WORK INSTRUCTIONS:
Return the listing below in full, with every line exactly as it is.

═══ GIVEN DATA ═══

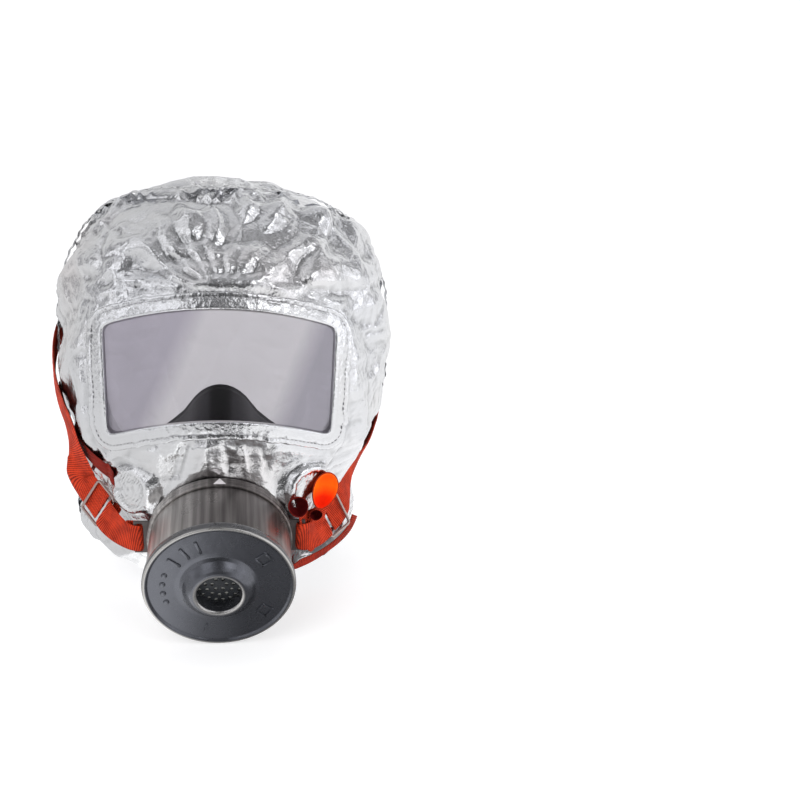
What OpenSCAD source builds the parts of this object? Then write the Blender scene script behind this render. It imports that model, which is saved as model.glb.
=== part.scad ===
// Filter-type fire escape smoke hood.
// Frame: +Z up, the face looks along -Y. Left (-X) and right (+X) are as seen
// from the front. The origin is under the centre of the neck opening, level
// with the lowest point of the canister rim.

/* [Hood] */
// Cloth thickness of the two hood panels
cloth_t = 0.8; // [0.6:0.1:1.0]
// Height of the middle of the window above the base plane
window_z = 161; // [158:1:164]
// Half width of the window opening at its upper corners
window_hw = 71; // [64:1:73]
// Rise of the window edges at the middle
window_arc = 10; // [6:1:12]
// Width of the sewn frame strip round the window
frame_w = 9; // [6:1:10]
// Width of the binding over the crown seam
binding_w = 8; // [5:1:9]

/* [Port and canister] */
// Downward tilt of the canister axis, degrees
tilt = 18.3; // [18:0.1:19]
// Outer radius of the clamp ring
clamp_r = 44.5; // [43.5:0.5:45.5]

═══

SOLUTION TO THIS EXERCISE:
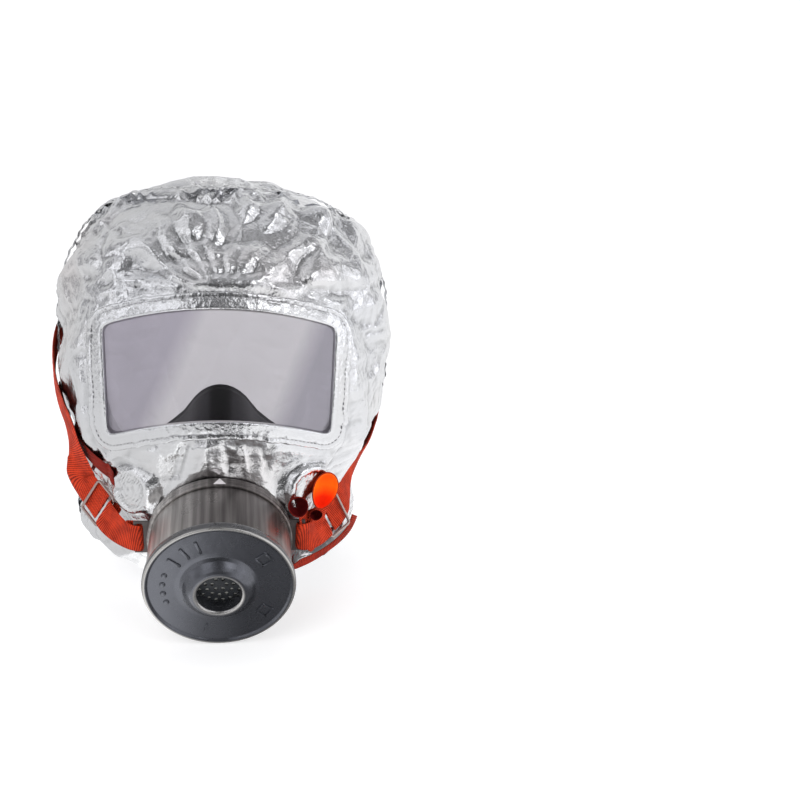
What OpenSCAD source builds the parts of this object? Then write the Blender scene script behind this render. It imports that model, which is saved as model.glb.
=== part.scad ===
// Filter-type fire escape smoke hood.
// Frame: +Z up, the face looks along -Y. Left (-X) and right (+X) are as seen
// from the front. The origin is under the centre of the neck opening, level
// with the lowest point of the canister rim.

/* [Hood] */
// Cloth thickness of the two hood panels
cloth_t = 0.8; // [0.6:0.1:1.0]
// Height of the middle of the window above the base plane
window_z = 161; // [158:1:164]
// Half width of the window opening at its upper corners
window_hw = 71; // [64:1:73]
// Rise of the window edges at the middle
window_arc = 10; // [6:1:12]
// Width of the sewn frame strip round the window
frame_w = 9; // [6:1:10]
// Width of the binding over the crown seam
binding_w = 8; // [5:1:9]

/* [Port and canister] */
// Downward tilt of the canister axis, degrees
tilt = 18.3; // [18:0.1:19]
// Outer radius of the clamp ring
clamp_r = 44.5; // [43.5:0.5:45.5]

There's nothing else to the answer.